Un exemple a été assez marquant ces derniers temps, si vous voulez bien qu’on évoque la question du lidar. L’IGN conduit à un programme inédit d’acquisition de technologie lidar. Le lidar, c’est de l’impulsion laser. En fait, quand l’avion est en vol, au lieu de prendre des photos, on envoie des impulsions laser au sol qui répondent, comme un écho, et ça nous permet, du coup, d’avoir ce qu’on appelle un nuage de points, un nuage d’impacts qui nous permet d’avoir une modélisation 3D : on peut naviguer en 3D dans une description du territoire avec un nuage de points extrêmement dense puisqu’on parle d’environ dix impacts de laser au sol au mètre carré, ce qui fait à peu près une vingtaine de points de retour.

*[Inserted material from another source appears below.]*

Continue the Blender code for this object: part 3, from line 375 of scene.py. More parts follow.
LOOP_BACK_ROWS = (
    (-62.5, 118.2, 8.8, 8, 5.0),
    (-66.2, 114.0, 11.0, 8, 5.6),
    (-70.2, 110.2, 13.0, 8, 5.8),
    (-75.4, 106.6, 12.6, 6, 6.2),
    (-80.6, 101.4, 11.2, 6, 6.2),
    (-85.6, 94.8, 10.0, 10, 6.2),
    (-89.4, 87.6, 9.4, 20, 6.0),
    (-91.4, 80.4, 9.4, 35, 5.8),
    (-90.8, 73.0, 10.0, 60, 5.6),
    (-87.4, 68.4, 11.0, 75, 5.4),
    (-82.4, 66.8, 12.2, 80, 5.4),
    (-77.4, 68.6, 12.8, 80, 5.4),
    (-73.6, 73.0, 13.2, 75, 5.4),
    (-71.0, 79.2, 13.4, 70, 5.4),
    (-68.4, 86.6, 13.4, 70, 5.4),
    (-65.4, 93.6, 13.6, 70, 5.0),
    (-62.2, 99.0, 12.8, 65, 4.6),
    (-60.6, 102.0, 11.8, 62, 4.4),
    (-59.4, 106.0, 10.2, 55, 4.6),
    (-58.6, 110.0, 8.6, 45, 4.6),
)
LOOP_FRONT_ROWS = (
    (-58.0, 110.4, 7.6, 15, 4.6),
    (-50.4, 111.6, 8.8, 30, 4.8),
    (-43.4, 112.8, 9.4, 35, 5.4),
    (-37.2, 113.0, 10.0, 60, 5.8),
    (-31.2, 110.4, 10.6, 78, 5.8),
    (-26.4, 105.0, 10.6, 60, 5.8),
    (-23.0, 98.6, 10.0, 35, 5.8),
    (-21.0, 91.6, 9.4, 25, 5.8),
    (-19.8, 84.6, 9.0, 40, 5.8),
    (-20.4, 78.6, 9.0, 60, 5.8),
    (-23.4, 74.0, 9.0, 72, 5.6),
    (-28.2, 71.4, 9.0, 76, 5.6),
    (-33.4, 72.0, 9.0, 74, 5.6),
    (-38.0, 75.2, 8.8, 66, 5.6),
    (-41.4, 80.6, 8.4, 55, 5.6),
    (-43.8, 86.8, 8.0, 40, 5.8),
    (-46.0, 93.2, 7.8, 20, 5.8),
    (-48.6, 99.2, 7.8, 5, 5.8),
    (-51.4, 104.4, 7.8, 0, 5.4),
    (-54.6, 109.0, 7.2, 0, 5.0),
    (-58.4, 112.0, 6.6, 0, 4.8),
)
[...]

C’est donc un nuage de points d’une densité vraiment exceptionnelle. Ce nuage de points va permettre de répondre à des applications sur la prévention des risques d’inondation en modélisant beaucoup mieux les bassins versants, va permettre de modéliser la forêt, notamment pour le compte de l’Office national des forêts, l’ONF, pour pouvoir beaucoup mieux piloter la forêt publique et puis, également, pour mieux modéliser les surfaces agricoles par rapport au contrôle de la PAC, la politique agricole commune et des subventions qui sont amenées aux agriculteurs.

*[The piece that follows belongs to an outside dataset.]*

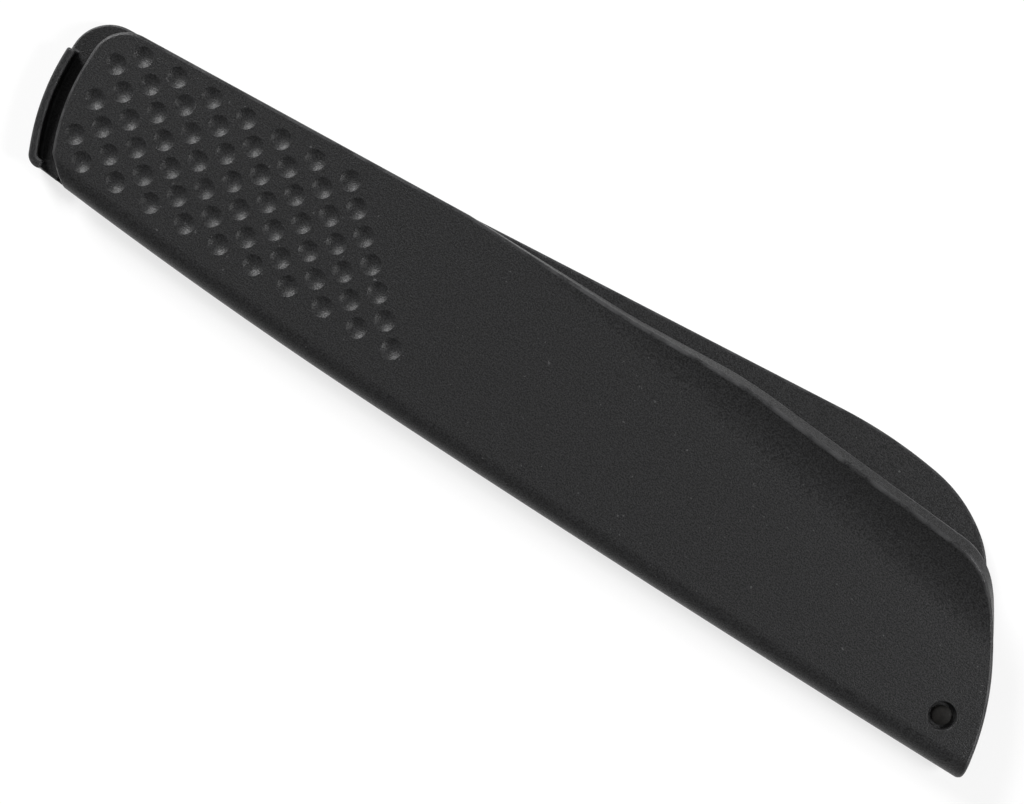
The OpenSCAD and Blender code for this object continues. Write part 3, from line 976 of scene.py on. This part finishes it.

Ce lidar avait donc ces trois commanditaires, que j’ai mentionnés. Quand on a réalisé ce recensement, on l’a mis en open data et, là, on a vraiment vu le petit miracle de l’open data : des gens qui s’en sont saisis, pour des usages complètement inattendus, avec un appétit complètement étonnant. On a, par exemple, une des grandes entreprises de SIG [Système d’information géographique] de notre secteur, dont je ne mentionnerai pas le nom pour ne pas lui faire de publicité, qui est bien connue, qui a développé un tutoriel en dix épisodes sur comment se saisir de la donnée lidar de l’IGN quand on a un SIG, pour pouvoir naviguer à l’intérieur de cette donnée, typiquement pour des collectivités locales qui vont s’en servir pour caler d’autres modèles de bâti, de représentation du territoire ou de tout type d’usage. On a vu aussi un usage bien connu du lidar, l’archéologie. La politique publique d’archéologie ne finance pas le lidar, mais elle s’en sert. On a vu des relevés qui ont pu être utilisés à cette fin et bien d’autres modèles qui peuvent être faits.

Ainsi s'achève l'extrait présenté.